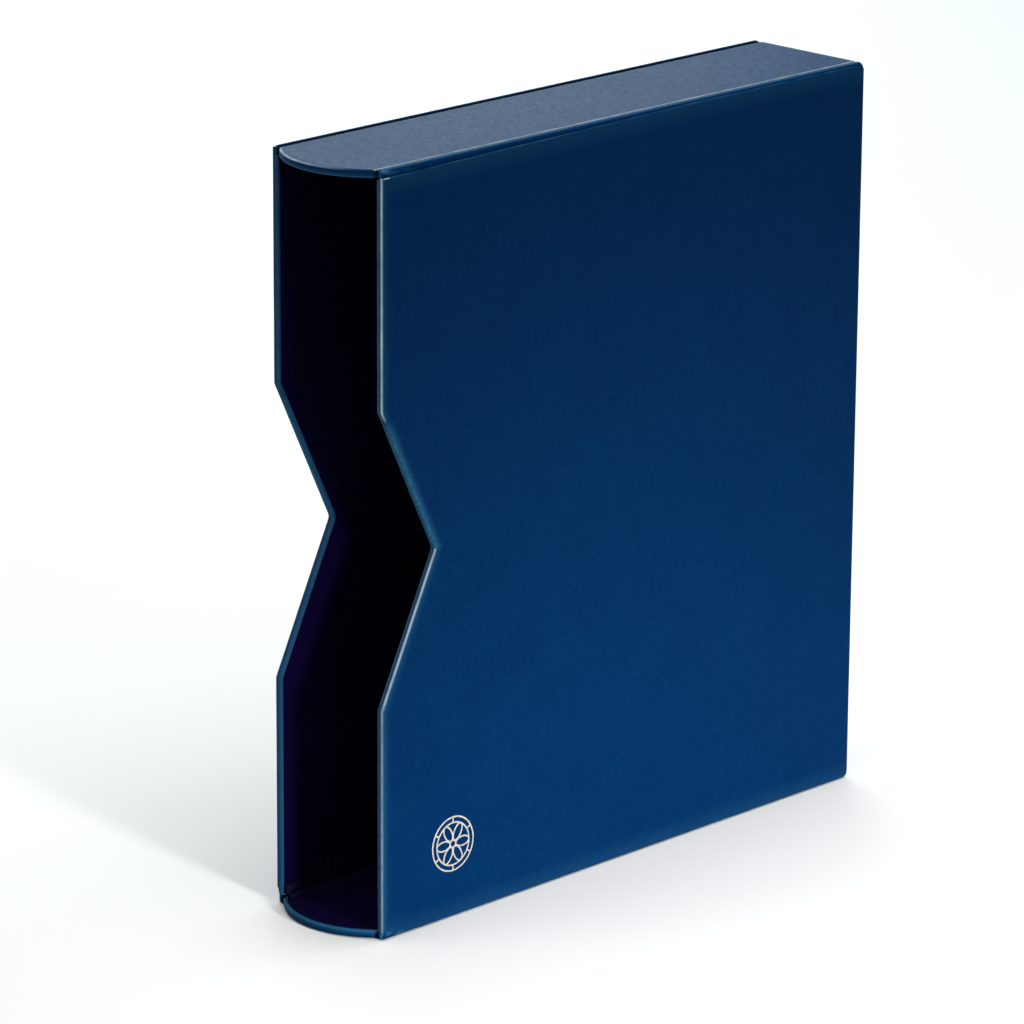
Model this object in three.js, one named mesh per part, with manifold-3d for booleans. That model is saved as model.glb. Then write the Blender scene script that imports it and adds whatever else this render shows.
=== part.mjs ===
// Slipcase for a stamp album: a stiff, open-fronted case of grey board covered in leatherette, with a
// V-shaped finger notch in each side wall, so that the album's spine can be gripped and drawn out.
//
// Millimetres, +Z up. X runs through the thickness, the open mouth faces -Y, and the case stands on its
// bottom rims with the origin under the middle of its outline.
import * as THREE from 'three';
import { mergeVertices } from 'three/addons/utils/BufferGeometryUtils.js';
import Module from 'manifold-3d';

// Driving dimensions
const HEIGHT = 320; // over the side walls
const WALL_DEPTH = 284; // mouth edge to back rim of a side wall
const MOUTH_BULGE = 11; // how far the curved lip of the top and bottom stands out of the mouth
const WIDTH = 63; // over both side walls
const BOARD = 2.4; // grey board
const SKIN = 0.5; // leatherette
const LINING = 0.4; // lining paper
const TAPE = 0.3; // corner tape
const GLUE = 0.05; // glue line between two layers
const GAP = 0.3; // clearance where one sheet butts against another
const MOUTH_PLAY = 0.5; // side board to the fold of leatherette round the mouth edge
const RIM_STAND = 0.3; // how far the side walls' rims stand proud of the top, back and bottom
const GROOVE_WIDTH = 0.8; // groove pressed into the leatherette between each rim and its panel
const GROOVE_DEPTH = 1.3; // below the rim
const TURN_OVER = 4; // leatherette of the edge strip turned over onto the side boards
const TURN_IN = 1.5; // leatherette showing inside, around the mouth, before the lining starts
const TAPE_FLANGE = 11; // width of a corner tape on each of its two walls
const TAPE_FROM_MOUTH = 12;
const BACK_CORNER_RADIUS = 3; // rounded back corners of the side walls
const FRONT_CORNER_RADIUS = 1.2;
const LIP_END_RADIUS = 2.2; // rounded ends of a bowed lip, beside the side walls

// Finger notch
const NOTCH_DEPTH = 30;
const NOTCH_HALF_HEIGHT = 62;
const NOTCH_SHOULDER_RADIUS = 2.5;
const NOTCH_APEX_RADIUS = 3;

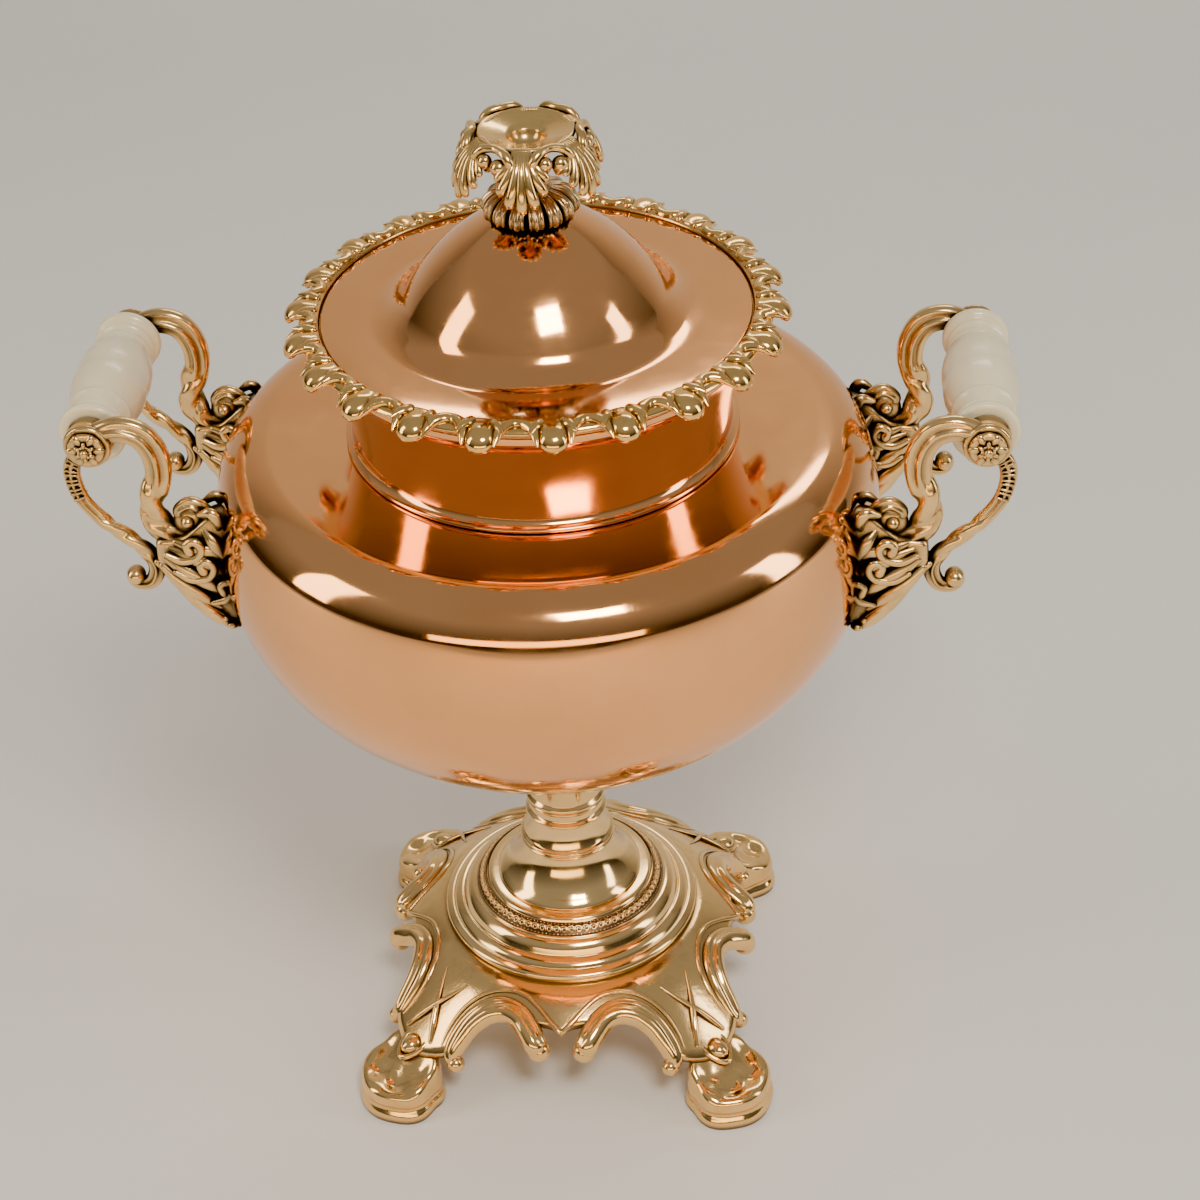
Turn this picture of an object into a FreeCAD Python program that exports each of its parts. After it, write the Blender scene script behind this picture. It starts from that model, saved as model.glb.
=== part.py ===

WHAT YOU SHOULD DO:
Print the listing above in its entirety, with every line exact.

CORRECT ANSWER:
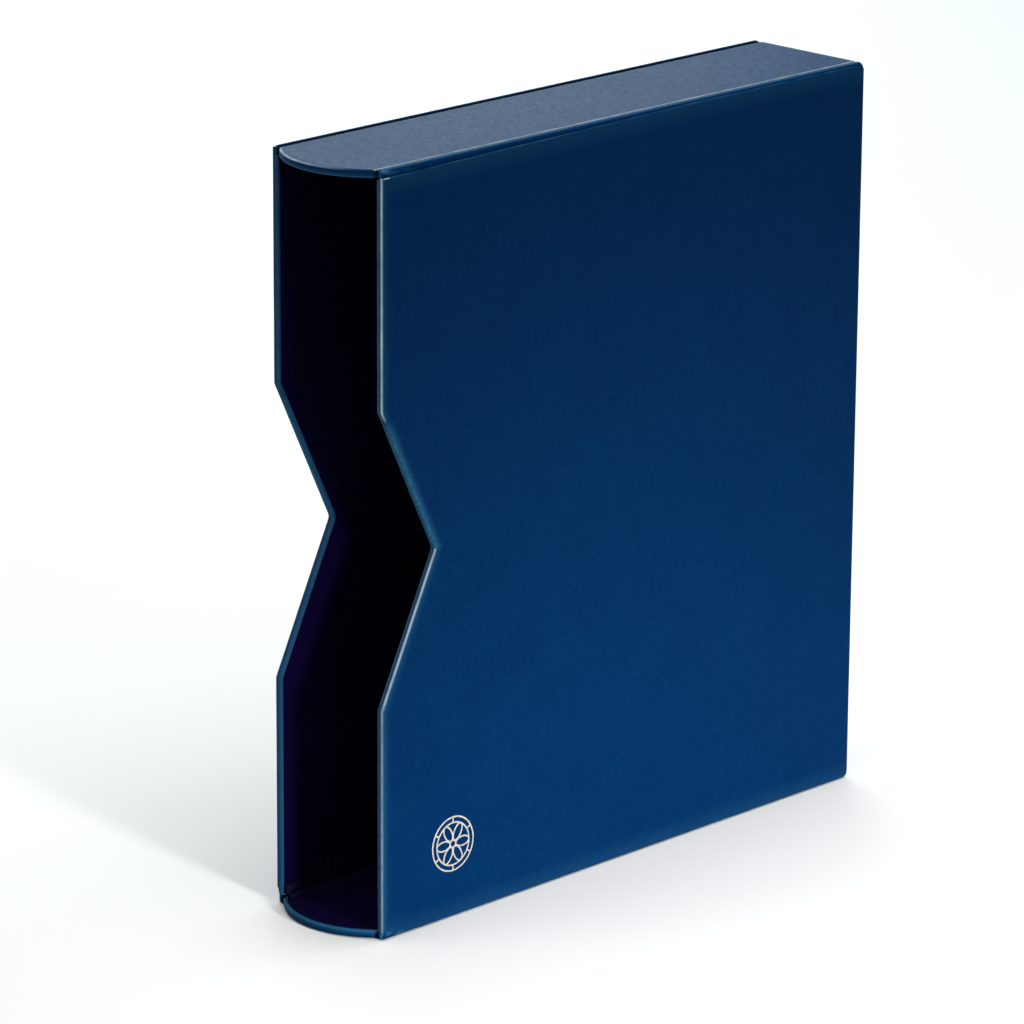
Model this object in three.js, one named mesh per part, with manifold-3d for booleans. That model is saved as model.glb. Then write the Blender scene script that imports it and adds whatever else this render shows.
=== part.mjs ===
// Slipcase for a stamp album: a stiff, open-fronted case of grey board covered in leatherette, with a
// V-shaped finger notch in each side wall, so that the album's spine can be gripped and drawn out.
//
// Millimetres, +Z up. X runs through the thickness, the open mouth faces -Y, and the case stands on its
// bottom rims with the origin under the middle of its outline.
import * as THREE from 'three';
import { mergeVertices } from 'three/addons/utils/BufferGeometryUtils.js';
import Module from 'manifold-3d';

// Driving dimensions
const HEIGHT = 320; // over the side walls
const WALL_DEPTH = 284; // mouth edge to back rim of a side wall
const MOUTH_BULGE = 11; // how far the curved lip of the top and bottom stands out of the mouth
const WIDTH = 63; // over both side walls
const BOARD = 2.4; // grey board
const SKIN = 0.5; // leatherette
const LINING = 0.4; // lining paper
const TAPE = 0.3; // corner tape
const GLUE = 0.05; // glue line between two layers
const GAP = 0.3; // clearance where one sheet butts against another
const MOUTH_PLAY = 0.5; // side board to the fold of leatherette round the mouth edge
const RIM_STAND = 0.3; // how far the side walls' rims stand proud of the top, back and bottom
const GROOVE_WIDTH = 0.8; // groove pressed into the leatherette between each rim and its panel
const GROOVE_DEPTH = 1.3; // below the rim
const TURN_OVER = 4; // leatherette of the edge strip turned over onto the side boards
const TURN_IN = 1.5; // leatherette showing inside, around the mouth, before the lining starts
const TAPE_FLANGE = 11; // width of a corner tape on each of its two walls
const TAPE_FROM_MOUTH = 12;
const BACK_CORNER_RADIUS = 3; // rounded back corners of the side walls
const FRONT_CORNER_RADIUS = 1.2;
const LIP_END_RADIUS = 2.2; // rounded ends of a bowed lip, beside the side walls

// Finger notch
const NOTCH_DEPTH = 30;
const NOTCH_HALF_HEIGHT = 62;
const NOTCH_SHOULDER_RADIUS = 2.5;
const NOTCH_APEX_RADIUS = 3;

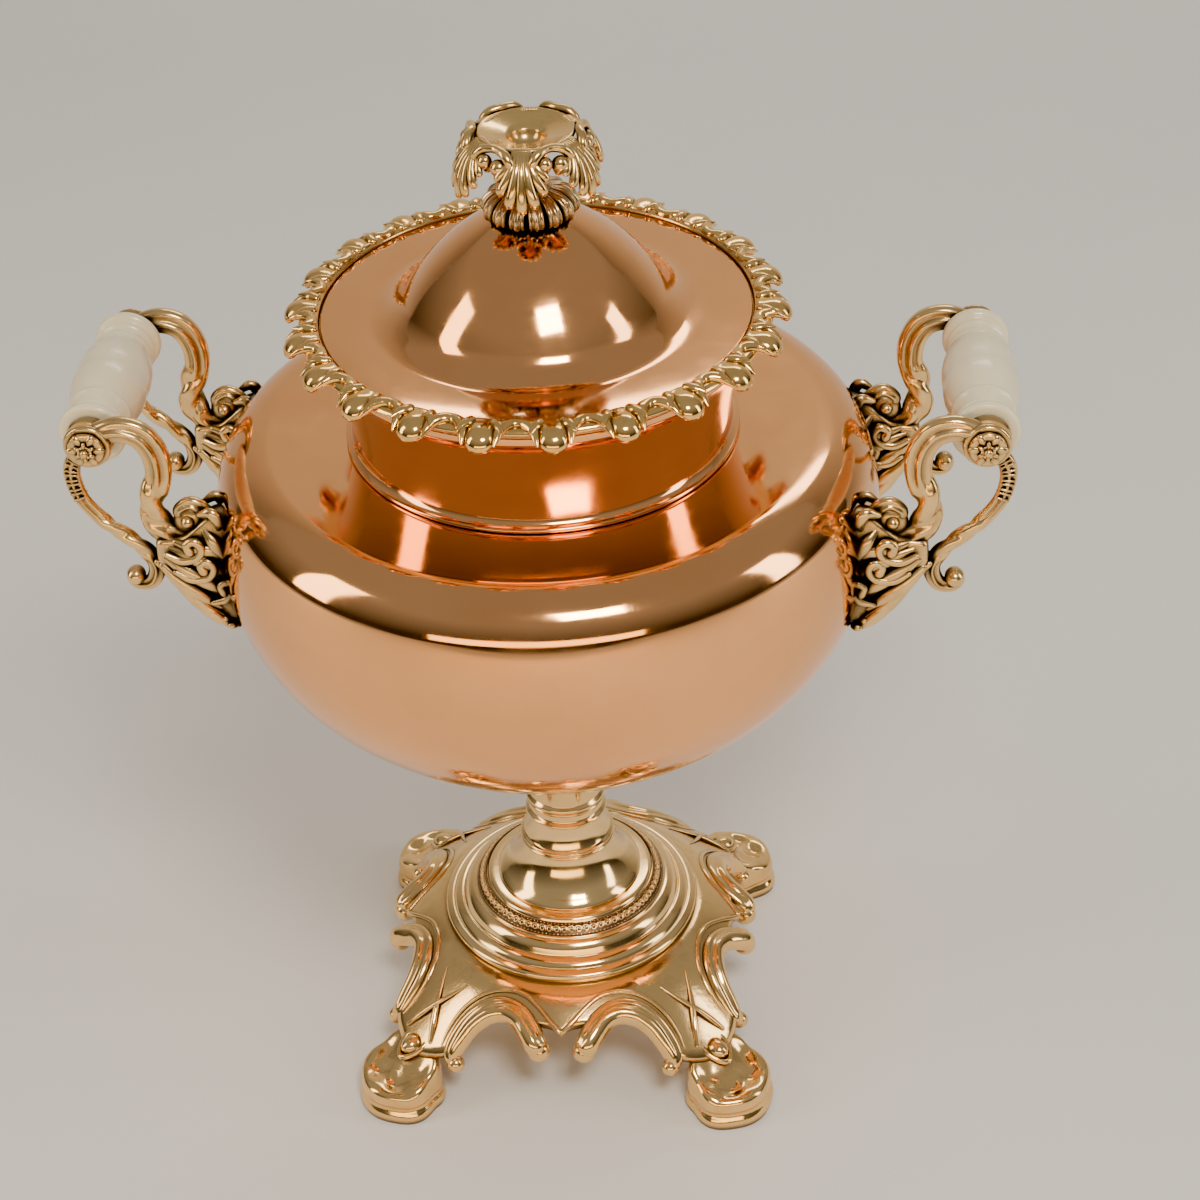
Turn this picture of an object into a FreeCAD Python program that exports each of its parts. After it, write the Blender scene script behind this picture. It starts from that model, saved as model.glb.
=== part.py ===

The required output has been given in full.